Attraverso il cavallo di Troia della dental fear, il fumo smette di essere un vizio che fa male alla salute e si appresta a diventare un problema psichiatrico. Quello che era un rimbrotto dal tono bonariamente materno (“Fumare ti fa male”) sta diventando una strisciante forma di terrorismo piscologico (“Fumare è un sintomo del fatto che stai male”). Inoltre, in questo modo il fumo diventa l’unica e sola causa della dental fear che, come invece è ampiamente dimostrato dagli studi, può essere la conseguenza di problemi ben più profondi, come gli abusi sessuali. Le sigarette si trasformano così in un comodo capro espiatorio, un male assoluto al quale imputare qualsiasi problema, con il rovescio che altre ragioni ben più gravi, come appunto gli abusi sessuali, finiscono per passare inosservate. Questa ipersemplificazione, oltre a spostare l’attenzione da una problematica atroce come quella degli abusi sessuali a una decisamente più banale come il vizio del fumo, va in conflitto con i principi base della data economy, perché lo spauracchio del fumo-origine-di-tutti-i-mali maschera le altre possibili cause di dental fear e impedisce una efficiente raccolta delle informazioni. E se i dati sono falsati, la data economy si ritrova a elaborare informazioni sbagliate e a proporre soluzioni inconcludenti.

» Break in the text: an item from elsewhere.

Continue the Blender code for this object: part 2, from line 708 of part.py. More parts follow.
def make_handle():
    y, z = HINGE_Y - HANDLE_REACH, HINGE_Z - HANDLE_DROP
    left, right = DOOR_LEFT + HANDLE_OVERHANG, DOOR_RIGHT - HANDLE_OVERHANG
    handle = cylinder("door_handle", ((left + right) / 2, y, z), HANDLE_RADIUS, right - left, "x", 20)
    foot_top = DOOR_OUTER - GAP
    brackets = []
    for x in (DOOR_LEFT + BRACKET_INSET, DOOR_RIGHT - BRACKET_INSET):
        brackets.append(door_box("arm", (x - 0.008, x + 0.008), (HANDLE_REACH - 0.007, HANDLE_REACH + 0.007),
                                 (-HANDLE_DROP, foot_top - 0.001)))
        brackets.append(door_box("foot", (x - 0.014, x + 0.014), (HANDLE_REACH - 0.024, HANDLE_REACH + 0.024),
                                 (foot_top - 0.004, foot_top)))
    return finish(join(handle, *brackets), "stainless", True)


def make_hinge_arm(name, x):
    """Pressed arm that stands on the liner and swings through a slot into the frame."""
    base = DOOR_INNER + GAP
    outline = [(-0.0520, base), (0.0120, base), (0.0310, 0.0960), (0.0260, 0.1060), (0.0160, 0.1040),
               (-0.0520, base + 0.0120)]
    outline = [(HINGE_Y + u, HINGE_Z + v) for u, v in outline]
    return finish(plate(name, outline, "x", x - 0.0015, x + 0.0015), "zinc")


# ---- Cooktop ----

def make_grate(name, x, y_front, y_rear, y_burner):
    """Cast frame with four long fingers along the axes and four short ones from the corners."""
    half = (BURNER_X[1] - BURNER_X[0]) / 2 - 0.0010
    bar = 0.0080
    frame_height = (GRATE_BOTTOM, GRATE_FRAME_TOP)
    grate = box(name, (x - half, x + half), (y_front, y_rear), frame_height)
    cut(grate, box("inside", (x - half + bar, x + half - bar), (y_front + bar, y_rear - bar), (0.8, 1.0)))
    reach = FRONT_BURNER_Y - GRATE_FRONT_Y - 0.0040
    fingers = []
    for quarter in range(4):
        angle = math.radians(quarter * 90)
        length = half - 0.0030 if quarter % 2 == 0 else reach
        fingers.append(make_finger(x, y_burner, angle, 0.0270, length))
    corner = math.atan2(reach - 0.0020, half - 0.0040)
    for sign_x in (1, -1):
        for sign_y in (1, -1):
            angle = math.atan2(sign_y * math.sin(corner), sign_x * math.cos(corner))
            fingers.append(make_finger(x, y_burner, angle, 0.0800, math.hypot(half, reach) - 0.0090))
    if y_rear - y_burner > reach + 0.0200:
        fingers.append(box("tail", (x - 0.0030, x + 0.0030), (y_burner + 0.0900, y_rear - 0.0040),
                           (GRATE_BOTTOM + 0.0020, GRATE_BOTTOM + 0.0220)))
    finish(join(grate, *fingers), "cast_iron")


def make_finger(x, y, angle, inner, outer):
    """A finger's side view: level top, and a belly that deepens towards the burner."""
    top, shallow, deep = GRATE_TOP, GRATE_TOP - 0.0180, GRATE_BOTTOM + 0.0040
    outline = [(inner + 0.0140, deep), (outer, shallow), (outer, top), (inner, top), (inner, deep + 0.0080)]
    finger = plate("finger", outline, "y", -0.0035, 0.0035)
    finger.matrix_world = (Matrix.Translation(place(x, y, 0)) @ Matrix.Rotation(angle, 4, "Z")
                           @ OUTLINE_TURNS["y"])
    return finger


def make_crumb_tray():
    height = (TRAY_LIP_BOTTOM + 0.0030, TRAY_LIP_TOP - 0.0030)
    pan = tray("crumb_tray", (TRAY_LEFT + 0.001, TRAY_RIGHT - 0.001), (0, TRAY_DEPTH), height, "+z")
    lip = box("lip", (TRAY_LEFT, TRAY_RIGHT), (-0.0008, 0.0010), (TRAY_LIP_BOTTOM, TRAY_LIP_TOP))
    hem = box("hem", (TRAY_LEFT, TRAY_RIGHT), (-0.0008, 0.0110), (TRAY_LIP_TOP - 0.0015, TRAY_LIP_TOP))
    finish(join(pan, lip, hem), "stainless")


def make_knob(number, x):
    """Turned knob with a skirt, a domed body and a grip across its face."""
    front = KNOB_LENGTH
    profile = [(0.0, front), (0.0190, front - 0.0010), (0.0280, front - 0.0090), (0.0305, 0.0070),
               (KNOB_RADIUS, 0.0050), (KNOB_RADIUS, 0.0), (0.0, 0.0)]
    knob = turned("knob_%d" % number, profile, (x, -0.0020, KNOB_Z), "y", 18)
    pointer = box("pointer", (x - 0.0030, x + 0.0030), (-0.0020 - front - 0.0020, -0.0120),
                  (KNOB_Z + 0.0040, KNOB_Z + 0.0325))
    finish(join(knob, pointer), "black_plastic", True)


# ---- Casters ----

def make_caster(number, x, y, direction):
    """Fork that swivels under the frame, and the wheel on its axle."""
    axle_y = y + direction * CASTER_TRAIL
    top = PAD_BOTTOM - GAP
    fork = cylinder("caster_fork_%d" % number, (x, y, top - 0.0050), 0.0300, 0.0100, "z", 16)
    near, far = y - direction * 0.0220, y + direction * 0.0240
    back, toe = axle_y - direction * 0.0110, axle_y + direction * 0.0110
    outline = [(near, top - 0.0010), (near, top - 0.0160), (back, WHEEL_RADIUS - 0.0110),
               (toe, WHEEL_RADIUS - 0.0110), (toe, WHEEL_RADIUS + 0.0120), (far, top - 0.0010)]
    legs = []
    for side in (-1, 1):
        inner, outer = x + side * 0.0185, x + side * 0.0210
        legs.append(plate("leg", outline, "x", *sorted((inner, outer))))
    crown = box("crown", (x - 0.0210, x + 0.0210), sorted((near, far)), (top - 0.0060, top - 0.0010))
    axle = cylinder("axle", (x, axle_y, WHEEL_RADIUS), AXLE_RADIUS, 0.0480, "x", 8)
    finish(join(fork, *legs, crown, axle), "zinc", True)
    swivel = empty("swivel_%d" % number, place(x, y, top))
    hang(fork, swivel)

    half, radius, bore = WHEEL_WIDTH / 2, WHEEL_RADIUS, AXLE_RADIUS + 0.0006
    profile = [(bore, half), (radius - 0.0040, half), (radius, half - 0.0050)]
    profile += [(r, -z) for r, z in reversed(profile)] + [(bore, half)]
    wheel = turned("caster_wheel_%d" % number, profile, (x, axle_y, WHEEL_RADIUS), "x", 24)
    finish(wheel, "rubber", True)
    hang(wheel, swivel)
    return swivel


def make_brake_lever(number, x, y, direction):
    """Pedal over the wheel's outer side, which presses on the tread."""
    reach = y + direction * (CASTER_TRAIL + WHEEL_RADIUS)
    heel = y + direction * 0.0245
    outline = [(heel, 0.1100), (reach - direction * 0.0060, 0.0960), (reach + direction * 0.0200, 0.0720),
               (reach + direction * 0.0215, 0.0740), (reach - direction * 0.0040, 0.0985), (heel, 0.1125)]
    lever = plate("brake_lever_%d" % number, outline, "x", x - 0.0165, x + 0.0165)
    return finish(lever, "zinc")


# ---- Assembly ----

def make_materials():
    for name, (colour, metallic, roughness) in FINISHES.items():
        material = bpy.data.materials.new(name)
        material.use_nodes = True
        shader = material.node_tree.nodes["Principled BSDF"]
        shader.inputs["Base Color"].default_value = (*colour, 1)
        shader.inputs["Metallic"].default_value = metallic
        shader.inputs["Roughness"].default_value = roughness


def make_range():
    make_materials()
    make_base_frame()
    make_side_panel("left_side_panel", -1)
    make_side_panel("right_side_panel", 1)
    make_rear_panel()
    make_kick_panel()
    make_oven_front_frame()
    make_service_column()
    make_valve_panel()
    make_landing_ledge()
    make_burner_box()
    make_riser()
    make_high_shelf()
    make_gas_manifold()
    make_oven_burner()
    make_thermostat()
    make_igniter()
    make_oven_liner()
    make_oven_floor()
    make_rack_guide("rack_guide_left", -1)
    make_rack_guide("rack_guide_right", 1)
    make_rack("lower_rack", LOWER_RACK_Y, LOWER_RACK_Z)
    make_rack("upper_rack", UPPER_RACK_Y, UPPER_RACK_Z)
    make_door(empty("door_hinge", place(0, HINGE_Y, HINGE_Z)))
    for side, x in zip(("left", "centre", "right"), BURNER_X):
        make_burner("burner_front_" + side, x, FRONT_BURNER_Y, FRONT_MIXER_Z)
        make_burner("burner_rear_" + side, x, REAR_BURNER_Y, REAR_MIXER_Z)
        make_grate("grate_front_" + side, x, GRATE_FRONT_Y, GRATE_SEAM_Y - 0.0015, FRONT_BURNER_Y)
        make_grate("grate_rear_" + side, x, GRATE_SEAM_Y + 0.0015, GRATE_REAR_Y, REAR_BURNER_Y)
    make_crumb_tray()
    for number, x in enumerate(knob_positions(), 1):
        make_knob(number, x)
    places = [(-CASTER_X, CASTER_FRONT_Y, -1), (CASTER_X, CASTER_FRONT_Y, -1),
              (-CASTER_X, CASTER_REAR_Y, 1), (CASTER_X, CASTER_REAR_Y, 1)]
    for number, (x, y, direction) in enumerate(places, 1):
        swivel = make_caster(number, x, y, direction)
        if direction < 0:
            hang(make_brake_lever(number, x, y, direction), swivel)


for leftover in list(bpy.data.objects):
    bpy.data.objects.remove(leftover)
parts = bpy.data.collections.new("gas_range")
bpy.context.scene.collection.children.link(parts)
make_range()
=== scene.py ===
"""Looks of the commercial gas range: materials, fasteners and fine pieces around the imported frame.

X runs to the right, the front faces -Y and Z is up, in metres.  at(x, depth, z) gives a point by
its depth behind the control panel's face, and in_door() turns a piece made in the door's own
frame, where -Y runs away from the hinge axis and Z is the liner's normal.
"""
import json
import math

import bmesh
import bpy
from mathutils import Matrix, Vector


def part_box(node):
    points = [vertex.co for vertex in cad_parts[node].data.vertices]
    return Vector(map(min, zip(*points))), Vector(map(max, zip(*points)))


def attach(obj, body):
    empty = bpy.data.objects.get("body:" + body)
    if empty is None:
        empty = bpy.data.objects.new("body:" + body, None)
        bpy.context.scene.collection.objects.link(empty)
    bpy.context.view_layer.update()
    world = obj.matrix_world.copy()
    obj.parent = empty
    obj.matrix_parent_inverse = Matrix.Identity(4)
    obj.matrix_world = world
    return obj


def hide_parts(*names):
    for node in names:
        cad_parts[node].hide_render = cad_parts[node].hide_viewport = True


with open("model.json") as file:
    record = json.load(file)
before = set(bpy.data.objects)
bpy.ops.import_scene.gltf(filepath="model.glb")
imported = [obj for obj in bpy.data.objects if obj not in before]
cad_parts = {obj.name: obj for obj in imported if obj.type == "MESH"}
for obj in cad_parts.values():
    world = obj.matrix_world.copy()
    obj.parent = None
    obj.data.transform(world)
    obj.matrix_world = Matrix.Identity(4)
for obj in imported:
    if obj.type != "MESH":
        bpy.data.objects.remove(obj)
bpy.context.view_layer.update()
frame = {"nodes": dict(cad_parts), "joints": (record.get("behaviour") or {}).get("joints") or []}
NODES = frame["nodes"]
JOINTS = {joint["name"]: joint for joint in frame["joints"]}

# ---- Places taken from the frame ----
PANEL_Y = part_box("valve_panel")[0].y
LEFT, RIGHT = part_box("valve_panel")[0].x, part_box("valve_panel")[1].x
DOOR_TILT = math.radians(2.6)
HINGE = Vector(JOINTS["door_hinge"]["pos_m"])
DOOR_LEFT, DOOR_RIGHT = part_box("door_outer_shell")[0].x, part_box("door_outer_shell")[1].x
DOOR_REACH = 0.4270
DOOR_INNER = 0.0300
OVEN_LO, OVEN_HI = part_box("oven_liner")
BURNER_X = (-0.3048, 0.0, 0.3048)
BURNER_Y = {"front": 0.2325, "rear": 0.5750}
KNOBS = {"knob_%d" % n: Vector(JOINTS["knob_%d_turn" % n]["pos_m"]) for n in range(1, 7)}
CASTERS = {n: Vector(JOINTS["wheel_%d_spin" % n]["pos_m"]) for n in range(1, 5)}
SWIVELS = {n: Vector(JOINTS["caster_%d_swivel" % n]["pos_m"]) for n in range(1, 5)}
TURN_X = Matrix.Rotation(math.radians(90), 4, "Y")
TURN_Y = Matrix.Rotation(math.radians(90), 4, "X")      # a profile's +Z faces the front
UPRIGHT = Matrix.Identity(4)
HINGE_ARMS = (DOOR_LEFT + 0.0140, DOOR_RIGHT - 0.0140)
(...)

La guerra contro le sigarette è partita un secolo fa sul campo di battaglia della morale e del decoro (“Fumare non sta bene”) per poi avanzare nella seconda metà del Novecento, giustamente, su quello della salute fisica (“Fumare non fa bene”). E se la prossima battaglia anti-fumo si combattesse sul fronte della nostra salute mentale? A quel punto nelle scuole statali le sigarette saranno raccontate come il simbolo di un’era in cui la società occidentale glorificava crimine e follia sotto forma di James Dean e Maria Callas.